- **TASK GOAL**
Restate, exactly and only, the lines from the first through the line containing "head_clearance = 0.25".

- **DATA EXTRACT**

- - - - -

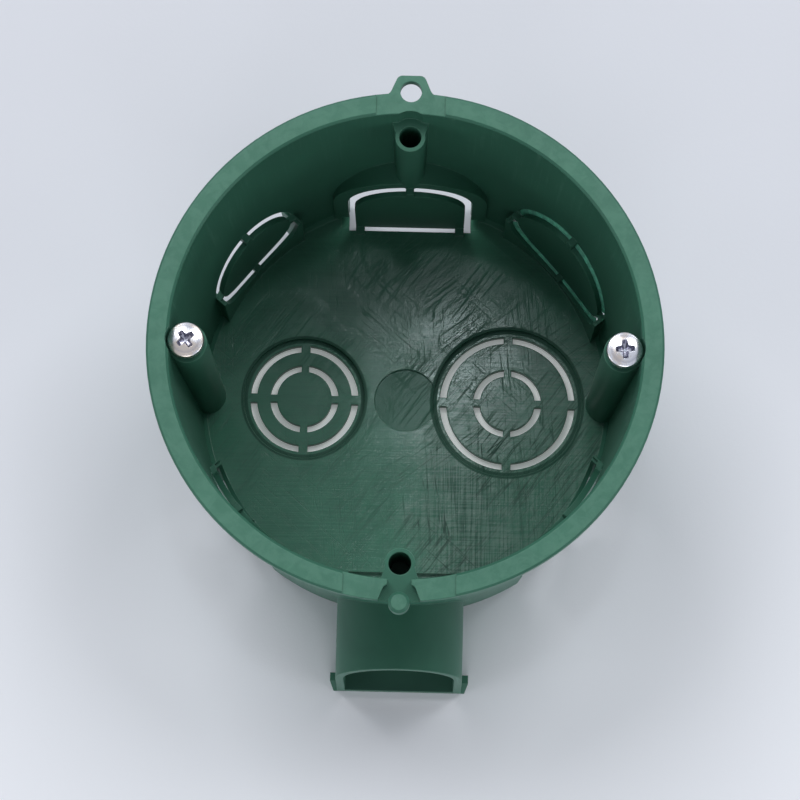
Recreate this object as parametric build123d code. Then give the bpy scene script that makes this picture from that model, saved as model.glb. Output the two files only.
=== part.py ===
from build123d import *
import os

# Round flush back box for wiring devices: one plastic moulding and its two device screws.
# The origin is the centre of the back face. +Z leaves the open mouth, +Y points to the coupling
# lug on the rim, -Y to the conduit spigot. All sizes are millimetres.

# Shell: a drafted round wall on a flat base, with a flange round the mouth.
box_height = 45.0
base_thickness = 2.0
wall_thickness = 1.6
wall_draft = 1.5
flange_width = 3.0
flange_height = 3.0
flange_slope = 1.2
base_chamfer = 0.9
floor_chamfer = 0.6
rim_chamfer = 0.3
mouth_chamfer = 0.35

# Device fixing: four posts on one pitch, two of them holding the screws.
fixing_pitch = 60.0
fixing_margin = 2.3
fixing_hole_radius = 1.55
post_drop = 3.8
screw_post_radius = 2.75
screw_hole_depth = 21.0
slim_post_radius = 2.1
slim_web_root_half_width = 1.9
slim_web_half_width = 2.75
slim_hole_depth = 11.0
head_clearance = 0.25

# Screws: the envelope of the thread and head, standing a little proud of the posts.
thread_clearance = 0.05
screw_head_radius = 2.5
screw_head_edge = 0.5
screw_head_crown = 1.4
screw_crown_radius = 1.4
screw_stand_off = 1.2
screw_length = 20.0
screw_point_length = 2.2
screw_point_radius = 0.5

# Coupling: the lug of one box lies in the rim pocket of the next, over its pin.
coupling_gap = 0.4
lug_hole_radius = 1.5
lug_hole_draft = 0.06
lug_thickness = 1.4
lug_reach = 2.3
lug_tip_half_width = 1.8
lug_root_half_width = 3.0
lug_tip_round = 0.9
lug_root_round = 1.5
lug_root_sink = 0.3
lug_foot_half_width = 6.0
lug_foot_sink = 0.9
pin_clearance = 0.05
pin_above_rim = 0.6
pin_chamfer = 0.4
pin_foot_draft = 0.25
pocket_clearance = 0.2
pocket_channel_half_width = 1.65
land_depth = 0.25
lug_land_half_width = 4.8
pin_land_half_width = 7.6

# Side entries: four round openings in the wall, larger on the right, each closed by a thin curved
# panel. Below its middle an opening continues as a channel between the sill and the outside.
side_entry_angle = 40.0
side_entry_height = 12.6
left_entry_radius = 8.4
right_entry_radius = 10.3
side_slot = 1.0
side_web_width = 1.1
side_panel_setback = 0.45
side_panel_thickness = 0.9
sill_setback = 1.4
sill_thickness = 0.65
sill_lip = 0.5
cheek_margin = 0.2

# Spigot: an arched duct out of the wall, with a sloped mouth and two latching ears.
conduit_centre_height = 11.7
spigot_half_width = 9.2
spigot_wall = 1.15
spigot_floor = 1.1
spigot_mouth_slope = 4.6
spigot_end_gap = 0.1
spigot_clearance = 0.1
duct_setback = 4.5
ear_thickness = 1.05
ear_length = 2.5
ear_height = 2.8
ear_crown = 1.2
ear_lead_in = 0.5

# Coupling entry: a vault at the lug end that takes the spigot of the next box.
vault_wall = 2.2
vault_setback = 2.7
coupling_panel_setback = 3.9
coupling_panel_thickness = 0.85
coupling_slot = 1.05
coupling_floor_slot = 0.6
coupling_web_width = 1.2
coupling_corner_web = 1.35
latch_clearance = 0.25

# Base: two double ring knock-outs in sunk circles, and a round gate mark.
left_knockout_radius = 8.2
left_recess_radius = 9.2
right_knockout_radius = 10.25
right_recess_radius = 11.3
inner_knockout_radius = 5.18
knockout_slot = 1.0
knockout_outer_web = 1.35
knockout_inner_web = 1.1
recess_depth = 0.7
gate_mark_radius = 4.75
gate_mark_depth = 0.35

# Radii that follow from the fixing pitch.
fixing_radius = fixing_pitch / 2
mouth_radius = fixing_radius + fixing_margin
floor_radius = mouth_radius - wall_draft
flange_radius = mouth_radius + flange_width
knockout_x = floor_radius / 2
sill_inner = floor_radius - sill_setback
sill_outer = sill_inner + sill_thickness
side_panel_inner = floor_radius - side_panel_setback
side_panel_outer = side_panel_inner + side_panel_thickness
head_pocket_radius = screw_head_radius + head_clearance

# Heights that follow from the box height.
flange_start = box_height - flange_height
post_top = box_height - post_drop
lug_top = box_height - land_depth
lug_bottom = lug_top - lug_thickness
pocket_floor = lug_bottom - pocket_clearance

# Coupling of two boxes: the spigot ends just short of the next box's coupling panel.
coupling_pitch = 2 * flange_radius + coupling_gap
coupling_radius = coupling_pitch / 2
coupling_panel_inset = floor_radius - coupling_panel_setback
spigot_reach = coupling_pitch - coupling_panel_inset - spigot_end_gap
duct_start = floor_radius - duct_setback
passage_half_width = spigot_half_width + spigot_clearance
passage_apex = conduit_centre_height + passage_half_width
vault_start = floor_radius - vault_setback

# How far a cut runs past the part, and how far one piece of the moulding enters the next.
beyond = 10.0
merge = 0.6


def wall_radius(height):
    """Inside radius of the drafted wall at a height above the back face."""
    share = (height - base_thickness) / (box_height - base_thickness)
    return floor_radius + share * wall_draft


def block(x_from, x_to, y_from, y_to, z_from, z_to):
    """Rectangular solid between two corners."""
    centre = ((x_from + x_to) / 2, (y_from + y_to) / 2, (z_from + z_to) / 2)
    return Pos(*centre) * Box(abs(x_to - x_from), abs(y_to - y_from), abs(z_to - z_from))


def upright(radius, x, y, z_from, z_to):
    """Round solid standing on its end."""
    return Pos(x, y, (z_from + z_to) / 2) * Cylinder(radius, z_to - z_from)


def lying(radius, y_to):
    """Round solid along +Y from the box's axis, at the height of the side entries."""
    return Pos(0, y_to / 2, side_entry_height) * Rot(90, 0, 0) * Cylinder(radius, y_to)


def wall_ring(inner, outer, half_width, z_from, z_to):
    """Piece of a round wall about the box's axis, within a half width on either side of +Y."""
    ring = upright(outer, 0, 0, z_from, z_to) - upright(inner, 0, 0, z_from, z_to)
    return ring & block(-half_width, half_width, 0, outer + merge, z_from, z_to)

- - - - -

- **SOLUTION**
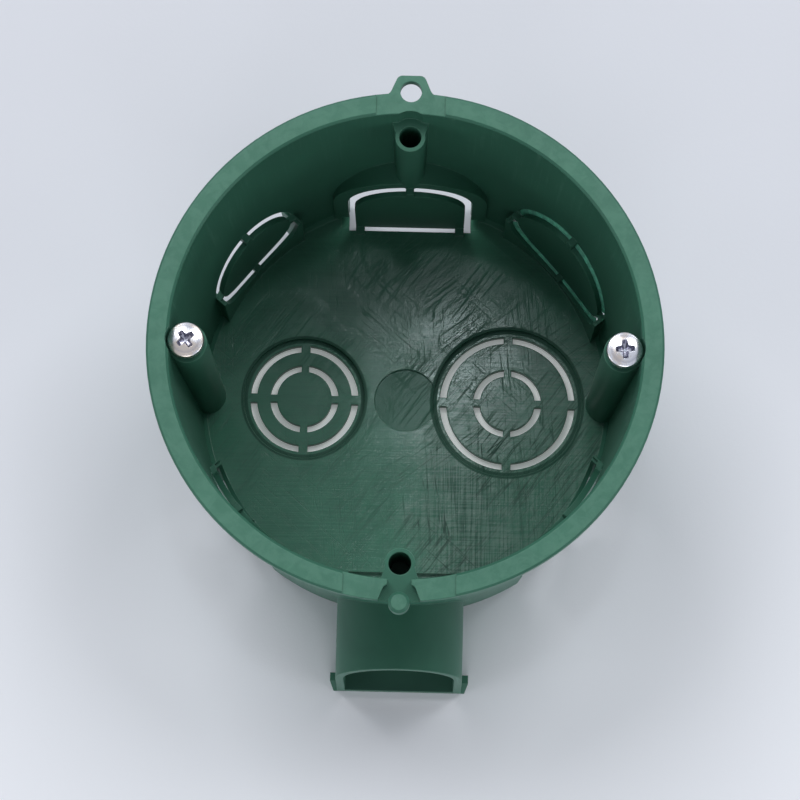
Recreate this object as parametric build123d code. Then give the bpy scene script that makes this picture from that model, saved as model.glb. Output the two files only.
=== part.py ===
from build123d import *
import os

# Round flush back box for wiring devices: one plastic moulding and its two device screws.
# The origin is the centre of the back face. +Z leaves the open mouth, +Y points to the coupling
# lug on the rim, -Y to the conduit spigot. All sizes are millimetres.

# Shell: a drafted round wall on a flat base, with a flange round the mouth.
box_height = 45.0
base_thickness = 2.0
wall_thickness = 1.6
wall_draft = 1.5
flange_width = 3.0
flange_height = 3.0
flange_slope = 1.2
base_chamfer = 0.9
floor_chamfer = 0.6
rim_chamfer = 0.3
mouth_chamfer = 0.35

# Device fixing: four posts on one pitch, two of them holding the screws.
fixing_pitch = 60.0
fixing_margin = 2.3
fixing_hole_radius = 1.55
post_drop = 3.8
screw_post_radius = 2.75
screw_hole_depth = 21.0
slim_post_radius = 2.1
slim_web_root_half_width = 1.9
slim_web_half_width = 2.75
slim_hole_depth = 11.0
head_clearance = 0.25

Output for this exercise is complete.